— start Dataset extract —
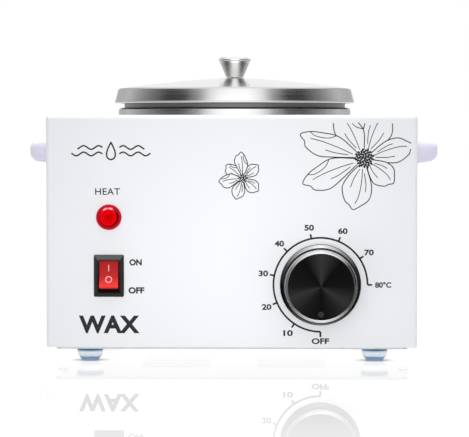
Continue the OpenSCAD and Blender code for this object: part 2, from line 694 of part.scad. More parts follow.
module wire_lamp_neutral() color("black") in_casing() swept([
    [switch_x + lamp_tag_x, lamp_end, lamp_z], [-60, -60, 62], [-74, -44, 59], [-88, -18, 64],
    [-88.5, 2, 78],
    [-85.5, 11, 84], [-80.5, 11.8, terminal_z + 2.4], [terminal_x, terminal_y, terminal_z + 1.9]], thin_r);
module wire_earth() color("yellowgreen") in_casing() swept([
    [-45, inlet_end, inlet_z + 2], [-45, 58, 33], [-33, 54, 40], [-16, 64, 44], [earth_x, 79, 44],
    [earth_x, 86, 40], [earth_x, half_d - 5.5, inlet_z + 5.7]], wire_r);
module capillary_tube() color("peru") in_casing() swept([
    [dial_x, -half_d + 20 - body_front + 0.3, dial_z - 4], [42, -62, 27], [24, -59, 28], [0, -60, 34],
    [-24, -56, 44], [-46, -44, 54], [-56, -32, 60], [-54, -25.5, 62.4],
    [-46, bulb_y, well_low - gap - bulb_r], [-20.1, bulb_y, well_low - gap - bulb_r]], thin_r);

// ---- pot and lid ----

pot_t = 1;
pot_floor_z = casing_h + pot_rise - pot_h;
rim_z = casing_h + pot_rise;
bead_r = 1.4;
module inner_pot() color("gainsboro") in_casing()
    rotate_extrude() polygon(concat(
        [[0, pot_floor_z]],
        arc(pot_r - 4, pot_floor_z + 4, 4, -90, 0),
        arc(pot_r + 0.2, rim_z - bead_r, bead_r, -98, 180, 16),
        arc(pot_r - pot_t - 3, pot_floor_z + 1.2 + 3, 3, 0, -90),
        [[0, pot_floor_z + 1.2]]));

lid_t = 0.8;
lid_hole_r = 2.2;
shoulder_r = 61.9;
skirt_z = casing_h + 6.4;
top_z = skirt_z + skirt_h;
dome_edge_r = shoulder_r - 1.3;
// The dome falls slowly near its middle and more steeply towards the shoulder.
function dome(r) = top_z + 0.55 + dome_h * (1 - pow(r / dome_edge_r, 1.45));
dome_steps = 24;
function dome_r(i) = lid_hole_r + (dome_edge_r - lid_hole_r) * i / dome_steps;

module lid_shell() color("silver") in_casing()
    rotate_extrude() polygon(concat(
        [for (i = [0:dome_steps]) [dome_r(i), dome(dome_r(i))]],
        arc(shoulder_r - 1.3, top_z - 0.75, 1.3, 80, 16, 6),
        [[lid_r - 0.15, skirt_z + 0.7], [lid_r, skirt_z + 0.5]],
        arc(lid_r - 0.4, skirt_z + 0.4, 0.4, 0, -180, 6),
        [[lid_r - 0.8 - 0.05, skirt_z + 0.7]],
        arc(shoulder_r - 1.3, top_z - 0.75, 0.5, 16, 80, 4),
        [for (i = [dome_steps:-1:0]) [dome_r(i), dome(dome_r(i)) - lid_t]]));

knob_seat = dome(lid_hole_r) + 0.05;
module lid_knob() color("silver") in_casing() translate([0, 0, knob_seat])
    difference() {
        rotate_extrude() polygon(concat(
            [[0, 0], [5.0, 0], [5.3, 0.2]],
            arc(8.3, lid_knob_h - 2, 0.5, -20, 60, 6),
            [for (i = [7:-1:0]) [i, lid_knob_h - 1.3 * pow(i / 8, 2)]]));
        translate([0, 0, -1]) cylinder(r = 2.0, h = 8.4);
    }

washer_top = dome(lid_hole_r) - lid_t - 0.1;
module lid_washer() color("silver") in_casing() tube(5, 2.15, washer_top - 0.8, washer_top);
module lid_screw() color("silver") in_casing() translate([0, 0, washer_top - 0.9])
    rotate([180, 0, 0]) pan_screw(1.95, 8, 3.5, 1.8);

casing_shell();
bottom_plate();
bottom_screws();
foot_front_left();
foot_front_right();
foot_rear_left();
foot_rear_right();
foot_fasteners();
handle_left();
handle_right();
handle_screws();
well_ring();
heating_well();
retaining_ring();
band_heater();
clamp_fasteners();
heater_terminals();
insulation_wrap();
insulation_pad();
pressure_plate();
stud_fasteners();
thermal_cutout();
thermostat_bulb();
capillary_tube();
thermostat_bracket();
thermostat_body();
thermostat_terminals();
thermostat_screws();
thermostat_spindle();
knob_body();
knob_insert();
knob_pointer();
switch_housing();
switch_terminals();
switch_rocker();
lamp_lens();
lamp_body();
lamp_nut();
neon_bulb();
inlet_body();
inlet_pins();
inlet_screws();
inlet_nuts();
earth_stud();
earth_nut();
wire_live_in();
wire_switch_out();
wire_thermostat_out();
wire_heater_live();
wire_neutral();
wire_lamp_live();
wire_lamp_neutral();
wire_earth();
wire_connectors();
inner_pot();
lid_shell();
lid_knob();
lid_washer();
lid_screw();
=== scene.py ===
"""Looks of a single-pot wax warmer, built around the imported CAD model.

Metres, +Z up, front panel facing -Y.
"""

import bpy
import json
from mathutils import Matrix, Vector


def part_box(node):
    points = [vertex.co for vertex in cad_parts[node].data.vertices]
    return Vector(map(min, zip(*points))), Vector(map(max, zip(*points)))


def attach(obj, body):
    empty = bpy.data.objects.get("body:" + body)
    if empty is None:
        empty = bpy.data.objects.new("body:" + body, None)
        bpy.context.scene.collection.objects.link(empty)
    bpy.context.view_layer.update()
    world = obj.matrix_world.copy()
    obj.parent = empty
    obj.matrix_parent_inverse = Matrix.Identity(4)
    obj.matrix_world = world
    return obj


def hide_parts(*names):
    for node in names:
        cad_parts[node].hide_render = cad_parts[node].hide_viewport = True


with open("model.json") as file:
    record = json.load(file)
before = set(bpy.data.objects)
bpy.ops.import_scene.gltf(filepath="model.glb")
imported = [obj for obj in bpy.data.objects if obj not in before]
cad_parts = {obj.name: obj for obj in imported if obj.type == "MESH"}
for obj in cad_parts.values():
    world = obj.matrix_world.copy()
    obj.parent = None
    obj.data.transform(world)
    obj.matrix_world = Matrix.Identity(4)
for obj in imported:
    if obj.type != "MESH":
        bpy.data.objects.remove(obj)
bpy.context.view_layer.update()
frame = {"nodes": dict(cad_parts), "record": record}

import json
import math

import bmesh
import bpy
from mathutils import Matrix, Vector

MM = 0.001
scene = bpy.context.scene

# ------------------------ places, all taken from the CAD model

case_low, case_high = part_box("casing_shell")
FRONT_Y = case_low.y
CASE_BOTTOM = case_low.z
CASE_TOP = case_high.z
POT_X = 0.0
POT_Y = (case_low.y + case_high.y) / 2


def middle(node):
    low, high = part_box(node)
    return (low + high) / 2


def radius_of(node):
    low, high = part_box(node)
    return (high.x - low.x) / 2 / MM


def panel_point(x, z, out=0.0):
    """A point of the front panel: millimetres from its middle, over its bottom edge, and out of its face."""
    return Vector((x * MM, FRONT_Y - out * MM, CASE_BOTTOM + z * MM))


# ------------------------ outlines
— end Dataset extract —
=== Task description ===
Copy each line of the data exactly, leaving nothing out.

=== Answer to the task ===
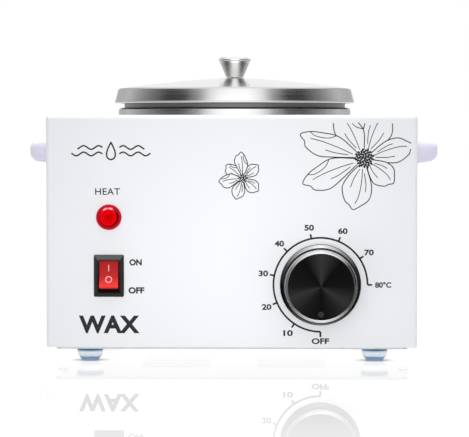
Continue the OpenSCAD and Blender code for this object: part 2, from line 694 of part.scad. More parts follow.
module wire_lamp_neutral() color("black") in_casing() swept([
    [switch_x + lamp_tag_x, lamp_end, lamp_z], [-60, -60, 62], [-74, -44, 59], [-88, -18, 64],
    [-88.5, 2, 78],
    [-85.5, 11, 84], [-80.5, 11.8, terminal_z + 2.4], [terminal_x, terminal_y, terminal_z + 1.9]], thin_r);
module wire_earth() color("yellowgreen") in_casing() swept([
    [-45, inlet_end, inlet_z + 2], [-45, 58, 33], [-33, 54, 40], [-16, 64, 44], [earth_x, 79, 44],
    [earth_x, 86, 40], [earth_x, half_d - 5.5, inlet_z + 5.7]], wire_r);
module capillary_tube() color("peru") in_casing() swept([
    [dial_x, -half_d + 20 - body_front + 0.3, dial_z - 4], [42, -62, 27], [24, -59, 28], [0, -60, 34],
    [-24, -56, 44], [-46, -44, 54], [-56, -32, 60], [-54, -25.5, 62.4],
    [-46, bulb_y, well_low - gap - bulb_r], [-20.1, bulb_y, well_low - gap - bulb_r]], thin_r);

// ---- pot and lid ----

pot_t = 1;
pot_floor_z = casing_h + pot_rise - pot_h;
rim_z = casing_h + pot_rise;
bead_r = 1.4;
module inner_pot() color("gainsboro") in_casing()
    rotate_extrude() polygon(concat(
        [[0, pot_floor_z]],
        arc(pot_r - 4, pot_floor_z + 4, 4, -90, 0),
        arc(pot_r + 0.2, rim_z - bead_r, bead_r, -98, 180, 16),
        arc(pot_r - pot_t - 3, pot_floor_z + 1.2 + 3, 3, 0, -90),
        [[0, pot_floor_z + 1.2]]));

lid_t = 0.8;
lid_hole_r = 2.2;
shoulder_r = 61.9;
skirt_z = casing_h + 6.4;
top_z = skirt_z + skirt_h;
dome_edge_r = shoulder_r - 1.3;
// The dome falls slowly near its middle and more steeply towards the shoulder.
function dome(r) = top_z + 0.55 + dome_h * (1 - pow(r / dome_edge_r, 1.45));
dome_steps = 24;
function dome_r(i) = lid_hole_r + (dome_edge_r - lid_hole_r) * i / dome_steps;

module lid_shell() color("silver") in_casing()
    rotate_extrude() polygon(concat(
        [for (i = [0:dome_steps]) [dome_r(i), dome(dome_r(i))]],
        arc(shoulder_r - 1.3, top_z - 0.75, 1.3, 80, 16, 6),
        [[lid_r - 0.15, skirt_z + 0.7], [lid_r, skirt_z + 0.5]],
        arc(lid_r - 0.4, skirt_z + 0.4, 0.4, 0, -180, 6),
        [[lid_r - 0.8 - 0.05, skirt_z + 0.7]],
        arc(shoulder_r - 1.3, top_z - 0.75, 0.5, 16, 80, 4),
        [for (i = [dome_steps:-1:0]) [dome_r(i), dome(dome_r(i)) - lid_t]]));

knob_seat = dome(lid_hole_r) + 0.05;
module lid_knob() color("silver") in_casing() translate([0, 0, knob_seat])
    difference() {
        rotate_extrude() polygon(concat(
            [[0, 0], [5.0, 0], [5.3, 0.2]],
            arc(8.3, lid_knob_h - 2, 0.5, -20, 60, 6),
            [for (i = [7:-1:0]) [i, lid_knob_h - 1.3 * pow(i / 8, 2)]]));
        translate([0, 0, -1]) cylinder(r = 2.0, h = 8.4);
    }

washer_top = dome(lid_hole_r) - lid_t - 0.1;
module lid_washer() color("silver") in_casing() tube(5, 2.15, washer_top - 0.8, washer_top);
module lid_screw() color("silver") in_casing() translate([0, 0, washer_top - 0.9])
    rotate([180, 0, 0]) pan_screw(1.95, 8, 3.5, 1.8);

casing_shell();
bottom_plate();
bottom_screws();
foot_front_left();
foot_front_right();
foot_rear_left();
foot_rear_right();
foot_fasteners();
handle_left();
handle_right();
handle_screws();
well_ring();
heating_well();
retaining_ring();
band_heater();
clamp_fasteners();
heater_terminals();
insulation_wrap();
insulation_pad();
pressure_plate();
stud_fasteners();
thermal_cutout();
thermostat_bulb();
capillary_tube();
thermostat_bracket();
thermostat_body();
thermostat_terminals();
thermostat_screws();
thermostat_spindle();
knob_body();
knob_insert();
knob_pointer();
switch_housing();
switch_terminals();
switch_rocker();
lamp_lens();
lamp_body();
lamp_nut();
neon_bulb();
inlet_body();
inlet_pins();
inlet_screws();
inlet_nuts();
earth_stud();
earth_nut();
wire_live_in();
wire_switch_out();
wire_thermostat_out();
wire_heater_live();
wire_neutral();
wire_lamp_live();
wire_lamp_neutral();
wire_earth();
wire_connectors();
inner_pot();
lid_shell();
lid_knob();
lid_washer();
lid_screw();
=== scene.py ===
"""Looks of a single-pot wax warmer, built around the imported CAD model.

Metres, +Z up, front panel facing -Y.
"""

import bpy
import json
from mathutils import Matrix, Vector


def part_box(node):
    points = [vertex.co for vertex in cad_parts[node].data.vertices]
    return Vector(map(min, zip(*points))), Vector(map(max, zip(*points)))


def attach(obj, body):
    empty = bpy.data.objects.get("body:" + body)
    if empty is None:
        empty = bpy.data.objects.new("body:" + body, None)
        bpy.context.scene.collection.objects.link(empty)
    bpy.context.view_layer.update()
    world = obj.matrix_world.copy()
    obj.parent = empty
    obj.matrix_parent_inverse = Matrix.Identity(4)
    obj.matrix_world = world
    return obj


def hide_parts(*names):
    for node in names:
        cad_parts[node].hide_render = cad_parts[node].hide_viewport = True


with open("model.json") as file:
    record = json.load(file)
before = set(bpy.data.objects)
bpy.ops.import_scene.gltf(filepath="model.glb")
imported = [obj for obj in bpy.data.objects if obj not in before]
cad_parts = {obj.name: obj for obj in imported if obj.type == "MESH"}
for obj in cad_parts.values():
    world = obj.matrix_world.copy()
    obj.parent = None
    obj.data.transform(world)
    obj.matrix_world = Matrix.Identity(4)
for obj in imported:
    if obj.type != "MESH":
        bpy.data.objects.remove(obj)
bpy.context.view_layer.update()
frame = {"nodes": dict(cad_parts), "record": record}

import json
import math

import bmesh
import bpy
from mathutils import Matrix, Vector

MM = 0.001
scene = bpy.context.scene

# ------------------------ places, all taken from the CAD model

case_low, case_high = part_box("casing_shell")
FRONT_Y = case_low.y
CASE_BOTTOM = case_low.z
CASE_TOP = case_high.z
POT_X = 0.0
POT_Y = (case_low.y + case_high.y) / 2


def middle(node):
    low, high = part_box(node)
    return (low + high) / 2


def radius_of(node):
    low, high = part_box(node)
    return (high.x - low.x) / 2 / MM


def panel_point(x, z, out=0.0):
    """A point of the front panel: millimetres from its middle, over its bottom edge, and out of its face."""
    return Vector((x * MM, FRONT_Y - out * MM, CASE_BOTTOM + z * MM))


# ------------------------ outlines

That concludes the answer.